Except in the video.

As you gain experience with the EdgePro, you learn to move the blade consistently as you sharpen. See page 8 of the instruction manual.

Same with hand sharpening.

[
I haven't done the math, but I suspect that the variation in the angle is less than 1/10 of a degree, whereas hand sharpening invariably results in much greater variation.

If I had one of these gizmos in my possession I would get a ruler and Mr.s Pythagoras, Euclid and I would sit down and work it out.

But thats just me.

This is the thing, the OP asked the question: What other things should I be looking at to get a good servicable edge for the kitchen at a practical price?

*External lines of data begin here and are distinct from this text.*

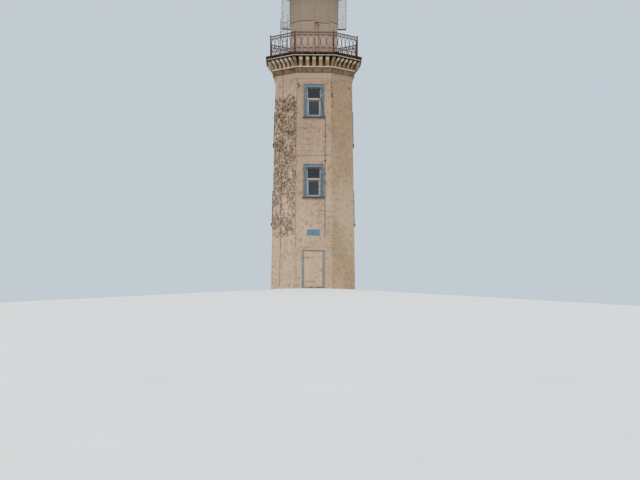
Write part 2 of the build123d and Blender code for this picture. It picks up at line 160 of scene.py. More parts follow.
class Finish(Maker):
    def __init__(self, name, specular=0.5):
        self.material = bpy.data.materials.new(name)
        self.material.use_nodes = True
        super().__init__(self.material.node_tree)
        self.shader = self.tree.nodes["Principled BSDF"]
        self.feed("Specular IOR Level", specular)
        self.place = self.node("ShaderNodeTexCoord", {}, "Object")

    def feed(self, name, value):
        self.give(self.shader.inputs[name], value)

    def axis(self, letter):
        return self.node("ShaderNodeSeparateXYZ", {0: self.place}, letter)

    def noise(self, scale, detail=5.0, tall=1.0, roughness=0.55):  # a small value draws it out upright
        place = self.place
        if tall != 1.0:
            place = self.node("ShaderNodeMapping", {"Vector": place, "Scale": (1, 1, tall)})
        sockets = {"Vector": place, "Scale": scale, "Detail": detail, "Roughness": roughness}
        return self.node("ShaderNodeTexNoise", sockets)

    def attribute(self, name):
        return self.node("ShaderNodeAttribute", {}, "Fac", attribute_name=name)

    def step(self, value, low, high, top=1.0, bottom=0.0):
        sockets = {"Value": value, "From Min": low, "From Max": high, "To Min": bottom, "To Max": top}
        return self.node("ShaderNodeMapRange", sockets, interpolation_type="SMOOTHSTEP")

    def band(self, value, low, high, soft):
        return self.step(value, low - soft, low + soft) * self.step(value, high - soft, high + soft, 0.0, 1.0)

    def mix(self, low, high, mask):
        low, high = (tone(*c) if isinstance(c, tuple) and len(c) == 3 else c for c in (low, high))
        return self.node("ShaderNodeMix", {0: mask, 6: low, 7: high}, 2, data_type="RGBA")

    def layers(self, base, *coats):  # each coat is a colour and where it lies
        for coat, mask in coats:
            base = self.mix(base, coat, mask)
        return base

    def look(self, base, rough):
        self.feed("Base Color", base)
        self.feed("Roughness", rough)
        return self

    def bump(self, height, distance, strength=0.8):
        sockets = {"Height": height, "Distance": distance, "Strength": strength}
        self.feed("Normal", self.node("ShaderNodeBump", sockets))
        return self

    def weathered(self, base, height, grain, smoothest=0.84, relief=0.01):  # the skin of cut stone
        self.look(base, self.step(grain, 0.3, 0.7, 0.96, smoothest))
        return self.bump(height + grain * 0.5, relief)


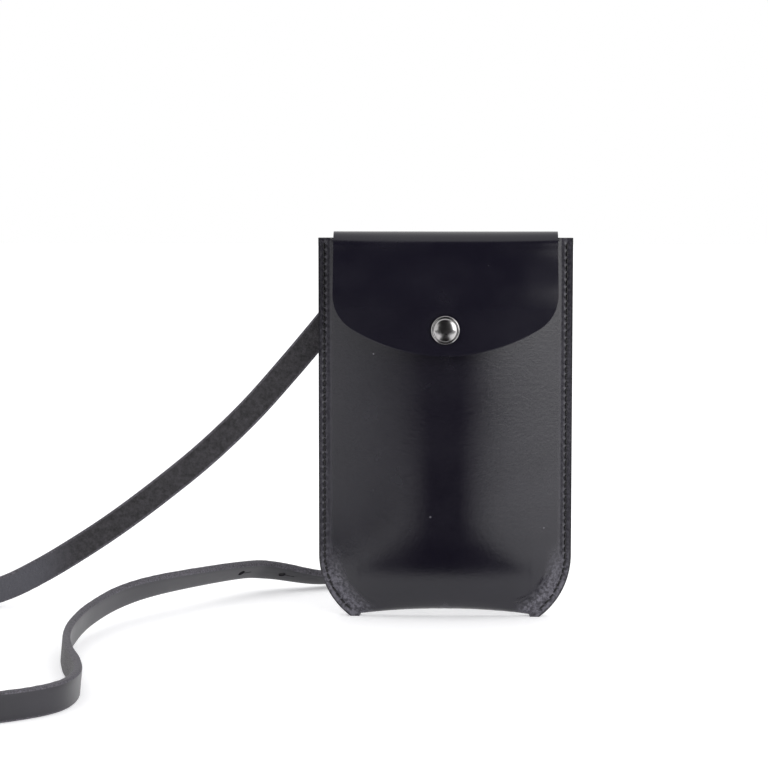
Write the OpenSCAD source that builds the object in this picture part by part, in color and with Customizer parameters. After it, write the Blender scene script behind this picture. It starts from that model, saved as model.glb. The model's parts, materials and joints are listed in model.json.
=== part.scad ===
// Slim leather ever ready case: a sewn pouch with a dome front, a flap with a press stud,
// and one long flat strap fixed to its back.
// X runs across the case, the front faces -Y, Z is up. The origin is under the middle of the feet.

/* [Pouch] */
// Width of the pouch over its sewn edges
panel_w = 112; // [90:1:140]
// Height of the sewn side edges
panel_h = 168.5; // [135:0.5:210]
// Thickness of the leather of the panels and the flap
leather_t = 2.2; // [1.6:0.1:3]
// Inside depth of the pocket at its middle
pocket_depth = 16; // [10:0.5:22]
// Width of the flat sewn edge
flange_w = 5; // [4:0.5:8]
// Radius of the cut lower corners
corner_r = 35; // [29:1:42]
// Height at which the lower corners start to turn in
corner_h = 28; // [22:1:33]
// Width of each foot, where a sewn edge meets the floor
foot_w = 4; // [3:0.5:6]
// Step from a foot up to the bottom fold
foot_step = 0.9; // [0.5:0.1:1.5]
// Rise of the bottom fold at its middle
base_arch = 2.5; // [1.5:0.5:6]
// Width of the flat middle of the dome
plateau_w = 12; // [8:1:16]
// Height over which the dome fills out above the bottom fold
belly_h = 48; // [38:1:60]
// Depth of the cut in the mouth of the front panel
mouth_cut = 10; // [8:1:16]

/* [Flap] */
// Distance from the side of the pouch to the side of the flap
flap_inset = 7; // [4:0.5:9]
// Drop from the top of the side edges to the line where the flap bends
fold_drop = 4.5; // [2:0.5:6]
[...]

My answer is: One can get a good, serviceable and unpretentious edge for the cost of a stone or two, a can of lubricant (or tap water) and a little practice.

I'll give you that serviceable is relevant. If one spends all day every day driving a knife their perspective of serviceable will be different than the other 99 44/100% of the population.

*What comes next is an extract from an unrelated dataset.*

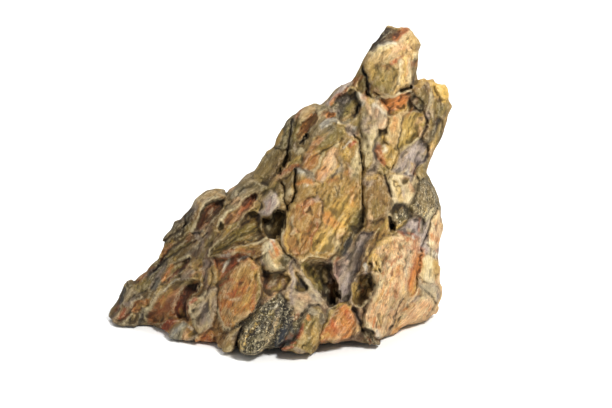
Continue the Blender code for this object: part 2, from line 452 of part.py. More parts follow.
    ("side_wall", -1.0, 5.0, 0.0, (-0.25, 0.0), False,
     [(361, 212), (362, 222), (359, 232), (352, 243), (344, 252), (338, 260), (333, 267), (330, 259),
      (337, 248), (344, 236), (352, 226)]),
    ("channel_bank", 1.0, 3.0, 0.0, (-0.2, 0.0), False,
     [(384, 217), (386, 222), (380, 235), (374, 248), (368, 258), (364, 268), (360, 274), (355, 277),
      (358, 266), (361, 256), (366, 246), (372, 236), (378, 226)]),
]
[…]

Now, if someone needs one of these gizmos to put on an edge I can relate, as I mentioned in a previous post as my carpal and spasms worsen I can see that day coming for me too. And it sucks.
 

joec

New member
Gold Site Supporter
I bought the first or second gizmo made by Ken. Now I bought it to do cleaver but do my knives by hand. The problem with sharpening cleaver is my old hands can't hold a steady enough angle and that is something the gizmo excels at. Knives are easy for me to hold fairly constant free hand. Now the gizmo doesn't make a more perfect precise edge in the way it works. Hand sharpening is close and really can be taken to great levels of precision though not as perfect as a machine by any stretch. Now if one really want precision then I suggest they invest in a CNC setup for a few thousand dollars but to cut a vegetable or piece of meat it tends to be a bit of over kill.
 

Fisher's Mom

Mother Superior
Super Site Supporter
I was at a wonderful little junk shop yesterday and found a Norton India Combination Oilstone in a very nice wooden holder. The stone is about 8 inches long and about 2 inches wide. It is obviously well used. Is this item something I can actually use to sharpen knives or is it just something cool to look at?
 

Fisher's Mom

Mother Superior
Super Site Supporter
Where would I do that? (It looks flat.) What I meant by well used is that the wooden holder and the stone itself has a lot of stuff on it that looks like pencil lead or graphite. Is that normal?
 

joec

New member
Gold Site Supporter
That is what oil stone usually look like. As for flattening it takes a long time on some oil stones to really get them out of flat. The easiest was it to find a nice flat slab of concrete (like the side walk) and rub it on there until flat. It does work pretty well on oil stones but I would never do it with a water stone. Oil stones are a different breed altogether but it will sharpen a knife especially the softer steel knives most have in their homes.
 

Fisher's Mom

Mother Superior
Super Site Supporter
Do you use oilstones, Joe? I'm asking because I'm wondering if it is worth playing around with it on some crappy knives or not.
 

joec

New member
Gold Site Supporter
I have a couple that I use for tools such as chisels, mower blades, axe blades, and yard knives. For my kitchen and pocket knives I use waterstones exclusively due to the type of steels in them that I own. Now if I had the typical European made knife like Forschner, Henckels or Wusthof then I wouldn't have a problem using oil stones as the steels are not ultra hard like the Japanese knives I use. I say go for it girl if nothing else you will learn to sharpen by hand which can't be bad. I think everyone that cooks ought to learn to maintain their knives themselves.
 

Fisher's Mom

Mother Superior
Super Site Supporter
Thank you, Joe. I will do that then. (Do I put oil on the stone each time and what kind should I use?)
 

joec

New member
Gold Site Supporter
Well the oil stones I have I use a honing oil (find in any hardware). Mineral oil also works well also from what I understand though I've never tried it. With waterstones you don't ever want any kind of oil to touch as it will ruin them. Oil stones if never oiled can also be used with water unless it has oil applied to it ever.

You want to keep a film of oil in the case of an oil stone or water in the case of a water stone at all times. It helps in keeping the metal you are removing from clogging the stone.
 

Fisher's Mom

Mother Superior
Super Site Supporter
I know these are stupid questions, but I am listening carefully to your answers. I will only use it on soft-metal knives. I have a very inexpensive set here that is similar to the cheaper Chicago Cutlery - that would be OK to practice on, right?